People think NEMA 12 is a step up from NEMA 1 and that should be enough. The assumption is that “indoor use” covers everything. The reality is that condensation is the #1 cause of premature failure in these environments, and a NEMA 12 enclosure with a standard drain won’t prevent it.

If this is your setting, you have two options:

  • Option 1: Use a Hoffman NEMA 4X enclosure. It’s corrosion-resistant (stainless steel or fiberglass) and meets the washdown and hose-down requirements. It’s pricier, but the alternative is replacing electronics every year.
  • Option 2: Stay with NEMA 12 but add a thermal management solution. An enclosure heater (like Hoffman’s line) prevents condensation. A small fan (a compressor air filter guard on the intake) maintains airflow and keeps dust out. This is a cheaper path if you don’t need the full washdown rating.

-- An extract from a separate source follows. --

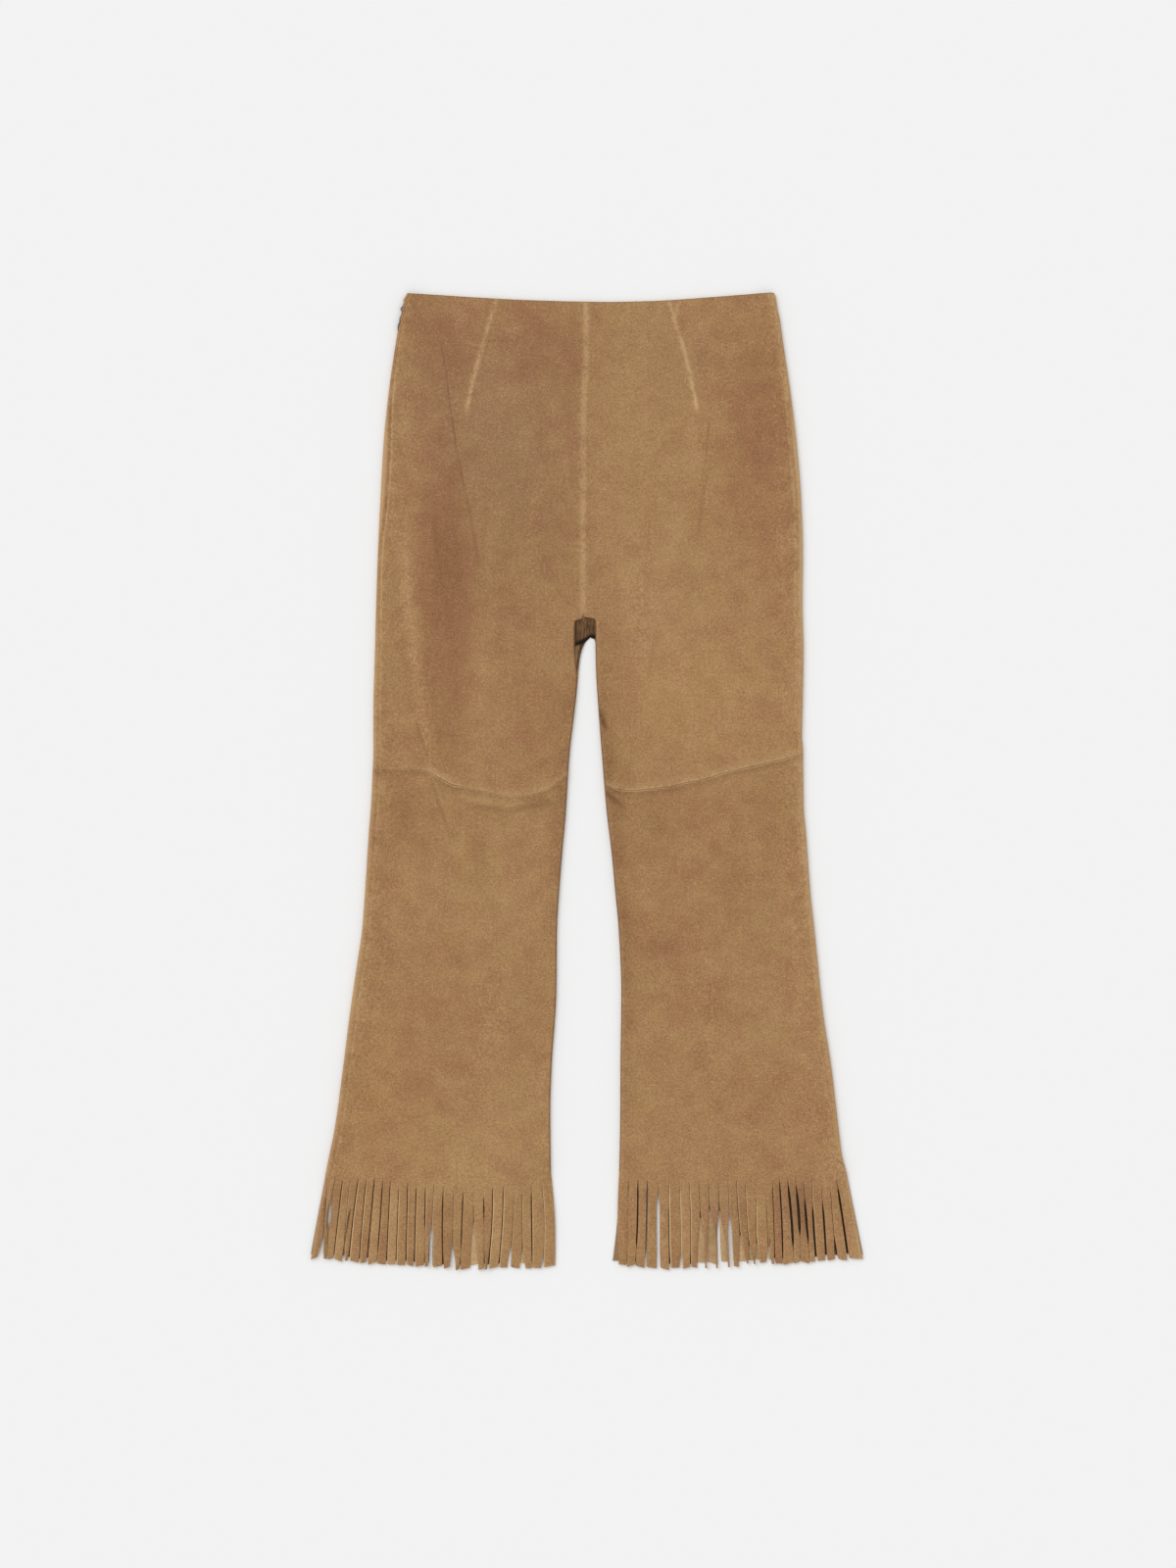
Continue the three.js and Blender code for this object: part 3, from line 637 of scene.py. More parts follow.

I have a personal rule: if the floor is ever wet when I walk by, I don’t spec a standard NEMA 12. That rule has saved me from at least three change orders that I know of.

How to Figure Out Which Scenario You’re In

Here’s the checklist I use every time I’m writing a spec for a nema 12 enclosure hoffman:

  1. What’s the ambient temperature? If it’s humid and cool, condensation is likely. That’s Scenario C.
  2. Is there oil or coolant in the air? Walk over to the proposed mounting spot and take a deep breath. Can you smell it? Taste it? That’s Scenario B.
  3. Does the enclosure need to be opened often? If maintenance is opening it daily, the latch and hinge quality matter more. A standard latch might be fine (Scenario A) or you might need the three-point latch (Scenario B).
  4. How long do you need it to last? If it’s a temporary setup (6 months), you can push the limits. If it’s permanent, pay the premium for the right gasket and latch.

Look, there’s no magic model number that fits every job. That’s why I keep a spreadsheet with 40 different Hoffman part numbers, and I still double-check before I order. Five minutes of verification beats five days of correction—especially when your VP is asking why the equipment room smells like burnt circuit boards.